Our business during the day was admin related, getting a Benin visa, a local sim card, local money.  We got driven around in taxis in what we can only assume was especially bad pre-Christmas traffic.  God help them if it’s like this all the time. Spray painted on walls everywhere are messages saying “Don’t urinate here….or here….or here” and “This property is NOT for sale.”  People wander through the traffic selling all sorts of potentially useful items, fruit, brushes for sweeping the dust from the inside of your car, mobile phone top-up cards, small appliances, all mainly carried in large metal bowls on their heads.  They do a roaring trade in fresh water which is sold in a soft plastic cube a corner of which is then ripped off to suck the water out as you drive a couple of tourists around in your taxi.

It’s not easy finding your way around as a taxi driver.  Many places don’t have a street address for the very practical reason that many of the streets don’t have names and almost none have numbers.  You’re lucky to get a suburb to go to and then it’s a matter of asking people when you get there if they know when the Benin embassy is, for example.  For the limited directions they get these guys do amazingly well but it’s not a very efficient system for a city of around 3 million residents.  Rubbish is strewn everywhere which might be due to lack of bins and garbage collection.  It’s actually cleaner than a lot of other cities in developing countries we have seen.  There are some slums which we drove through on their dirt roads as shortcuts every now and then.  Apart from horrendously unsanitary drains, no doubt there is no running water, they are clean and well organised.  There are little shops everywhere all with religious names like Jesus Weeps for You Barber shop.  Religious labelling extends to the bumper stickers such as “Thank you Lord J” and “U + Jesus = Enough”.  The radio in taxis is often tuned to the preaching station where African preachers ramble on with completely random statements made to cheering crowds.

The only sightseeing we did was to go to the memorial for Dr Kwame Nkrumah, the former socialist president of Ghana who was deposed and ended up dying in Guinea after being co-president of that country.  We also made it to the national museum which had some interesting drums and textiles but was mainly interesting for its new music exhibition which had a couple of videos, one on hip-life, a Ghanaian brand of music most similar to big band which has been mixed with hip-hop in recent years.  They also had a video showing a pidgin musical, which was actually a hip-hop opera called Cov ov Moni.  Check it out on YouTube or buy the soundtrack.

In between the memorial and the museum we walked through the big open air market in town.  In was complete chaos as vendors crowded the footpath with their pile of shows or bowls full of live enormous snails (hopefully not the ones that give you bilharzia and kidney failure but we weren’t going to be the guinea pigs for that).  We saw a photo of the same street a couple of days later on the frontpage of the paper and if possible the crowds became even worse in the days before Christmas.  It looked more like a mosh pit than a market with cars trying to force their way through the crowds.

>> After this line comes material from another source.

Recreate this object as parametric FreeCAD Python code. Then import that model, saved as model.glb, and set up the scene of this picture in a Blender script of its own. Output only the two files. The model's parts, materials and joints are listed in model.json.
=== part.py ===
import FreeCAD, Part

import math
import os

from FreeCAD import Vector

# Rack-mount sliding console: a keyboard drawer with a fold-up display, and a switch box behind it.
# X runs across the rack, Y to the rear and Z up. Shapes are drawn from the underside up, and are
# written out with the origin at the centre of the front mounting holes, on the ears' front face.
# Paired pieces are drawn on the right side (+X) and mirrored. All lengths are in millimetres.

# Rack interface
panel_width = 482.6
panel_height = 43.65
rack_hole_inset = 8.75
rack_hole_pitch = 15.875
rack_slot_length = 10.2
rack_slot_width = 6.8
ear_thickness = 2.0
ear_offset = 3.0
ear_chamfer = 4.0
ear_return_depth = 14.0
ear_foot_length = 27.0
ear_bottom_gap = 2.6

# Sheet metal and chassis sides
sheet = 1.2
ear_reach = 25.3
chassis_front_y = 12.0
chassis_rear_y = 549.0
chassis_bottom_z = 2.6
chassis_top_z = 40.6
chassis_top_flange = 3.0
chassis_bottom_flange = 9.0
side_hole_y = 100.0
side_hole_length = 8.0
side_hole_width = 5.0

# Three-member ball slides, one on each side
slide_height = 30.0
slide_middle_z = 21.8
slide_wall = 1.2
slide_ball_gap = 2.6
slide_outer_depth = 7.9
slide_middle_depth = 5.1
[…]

We went for a traditional pre-Christmas trip to the mall while we were waiting for our Benin visa to be ready.  It is a new mall on the northern outskirts of the city where the burgeoning middle class hang out and the suburbs stretch to the horizon.  It was odd to see shelves full of whitening cream in the pharmacy.  I guess everyone just wants olive coloured skin.  Guiness have the Ghana soft drink and beer market totally sewn up, lord knows how.  They even make a popular non-alcoholic malt drink which tastes a bit like sweet weetbix mush.  We got a hit of carols, stocked up on mince pies and were on our way down the coast for a ten day break by the beach.